I know Badlands just had a friends and family deal. They unfortunately don't do the 50% off deal like they used to. I doubt they'll do another before Black Friday but I think that generally involves the store over in Sandy, or at least they usually have a bunch of items there at the Sandy store for a good deal. They do a 12-days of Christmas every year where they often offer packs, or apparel for pretty good deals. I was there yesterday and they had a few items on a clearance rack for a pretty good price but not a whole lot. Seemed like up until last year they had a friends and family deal around Thanksgiving. I can let you know if they do that again as it's not broadcasted. 
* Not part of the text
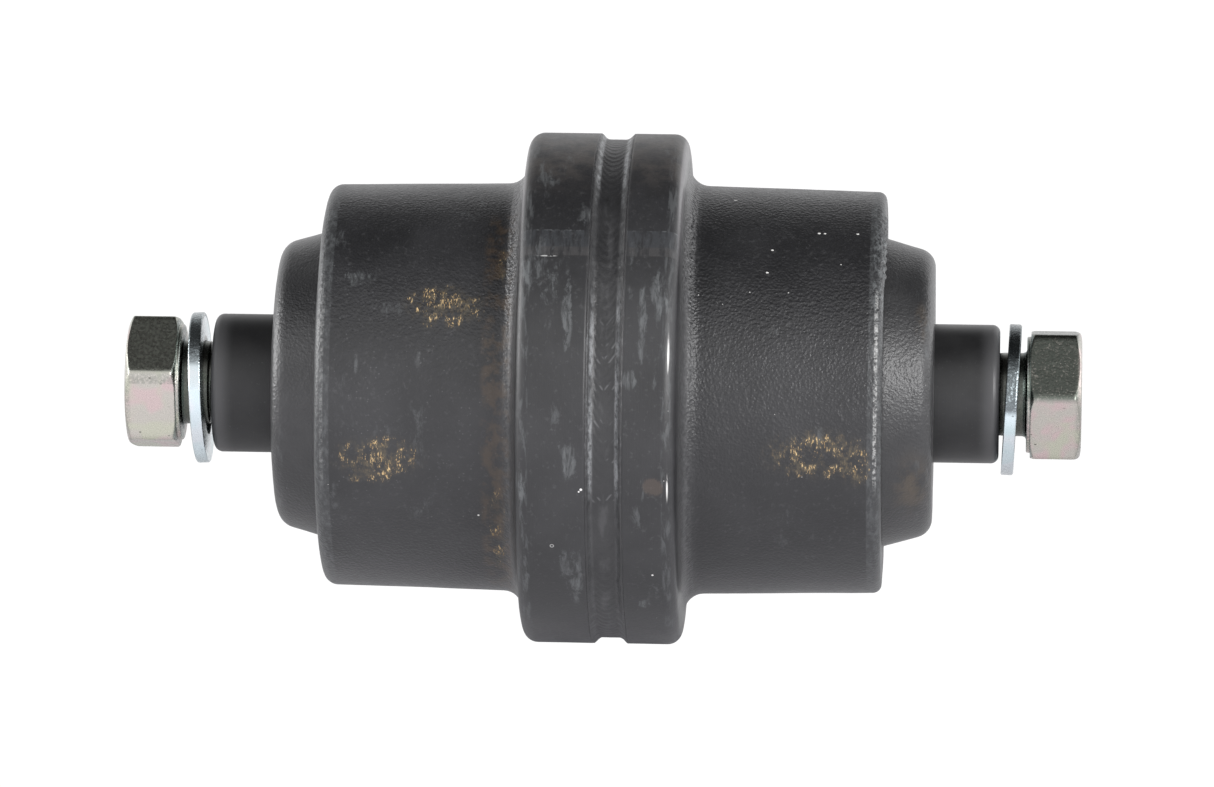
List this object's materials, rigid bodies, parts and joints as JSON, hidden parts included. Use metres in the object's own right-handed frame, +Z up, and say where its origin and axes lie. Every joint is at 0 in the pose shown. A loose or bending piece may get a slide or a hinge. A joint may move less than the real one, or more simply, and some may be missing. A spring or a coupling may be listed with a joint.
{
  "type": "track roller",
  "caption": "Bottom track roller with a centre flange between two treads, turning on a fixed shaft with sealed end collars; a bolt and washer at each shaft end.",
  "frame": {"origin": "on the shaft's axis, in the middle of the flange", "axes": "+X along the shaft to the end with the oil plug; +Z up; -Y towards the viewer, away from the collar pins"},
  "size_m": [0.1832, 0.098, 0.098],
  "materials": {
    "shell_paint": "satin black paint over a forged skin",
    "weld_paint": "satin black paint over weld metal",
    "collar_paint": "satin black paint over a forged skin",
    "shaft_steel": "smooth satin black on a turned shaft",
    "bushing_bronze": "bimetal bushing, bronze running layer",
    "seal_iron": "lapped hard iron",
    "seal_rubber": "oil-resistant rubber",
    "pin_steel": "ground steel",
    "bolt_zinc": "clear zinc plating",
    "washer_zinc": "bright zinc plating"
  },
  "bodies": {
    "shaft_assembly": {"shaft": "shaft_steel", "end_collar_left": "collar_paint", "end_collar_right": "collar_paint", "collar_pin_left": "pin_steel", "collar_pin_right": "pin_steel", "collar_o_ring_left": "seal_rubber", "collar_o_ring_right": "seal_rubber", "fixed_seal_ring_left": "seal_iron", "fixed_seal_ring_right": "seal_iron", "fixed_toric_left": "seal_rubber", "fixed_toric_right": "seal_rubber", "oil_plug": "pin_steel"},
    "roller": {"roller_shell_left": "shell_paint", "roller_shell_right": "shell_paint", "centre_weld_bead": "weld_paint", "bushing_left": "bushing_bronze", "bushing_right": "bushing_bronze", "rotating_seal_ring_left": "seal_iron", "rotating_seal_ring_right": "seal_iron", "rotating_toric_left": "seal_rubber", "rotating_toric_right": "seal_rubber"},
    "loose_washer_left": {"plain_washer_left": "washer_zinc"},
    "loose_washer_right": {"plain_washer_right": "washer_zinc"},
    "bolt_left": {"hex_bolt_left": "bolt_zinc"},
    "bolt_right": {"hex_bolt_right": "bolt_zinc"}
  },
  "joints": [
    {"name": "roller_spin", "type": "hinge", "parent": "shaft_assembly", "child": "roller", "pos_m": [0, 0, 0], "axis": [1, 0, 0], "continuous": true},
    {"name": "bolt_left_travel", "type": "slide", "parent": "shaft_assembly", "child": "loose_washer_left", "axis": [-1, 0, 0], "range_m": [-0.0009, 0.036]},
    {"name": "bolt_left_turn", "type": "hinge", "parent": "loose_washer_left", "child": "bolt_left", "pos_m": [-0.0816, 0, 0], "axis": [-1, 0, 0], "range_deg": [-165, 6485]},
    {"name": "bolt_right_travel", "type": "slide", "parent": "shaft_assembly", "child": "loose_washer_right", "axis": [1, 0, 0], "range_m": [-0.0003, 0.036]},
    {"name": "bolt_right_turn", "type": "hinge", "parent": "loose_washer_right", "child": "bolt_right", "pos_m": [0.0806, 0, 0], "axis": [1, 0, 0], "range_deg": [-57, 6485]}
  ],
  "couplings": [
    {"joint": "bolt_left_turn", "follows": "bolt_left_travel", "rad_per_m": 3141.6},
    {"joint": "bolt_right_turn", "follows": "bolt_right_travel", "rad_per_m": 3141.6}
  ]
}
I get a better deal with First Lite so I have mostly First Lite with a few Badlands pieces. I did pick up a Venture jacket at the store yesterday for $100. Listed $240. They are on closeout but only the store has some in stock. They're sold out online.


----------



## RandomElk16 (Sep 17, 2013)

BigT said:


> I know Badlands just had a friends and family deal. They unfortunately don't do the 50% off deal like they used to.


Dang missed the F&F - but yeah that 50% is what I was after. Such a sweet deal (but honestly made the packs the price they SHOULD be).


----------



## Ray (May 10, 2018)

I have the 2200, I’m not overly impressed, don’t get me wrong, it’s not a bad pack, just a little uncomfortable. I feel like it doesn’t fit me right and I’ve adjusted the hell out of it. I think my next pack will be a kifaru or a stone glacier.


----------



## BigT (Mar 11, 2011)

RandomElk16 said:


> Dang missed the F&F - but yeah that 50% is what I was after. Such a sweet deal (but honestly made the packs the price they SHOULD be).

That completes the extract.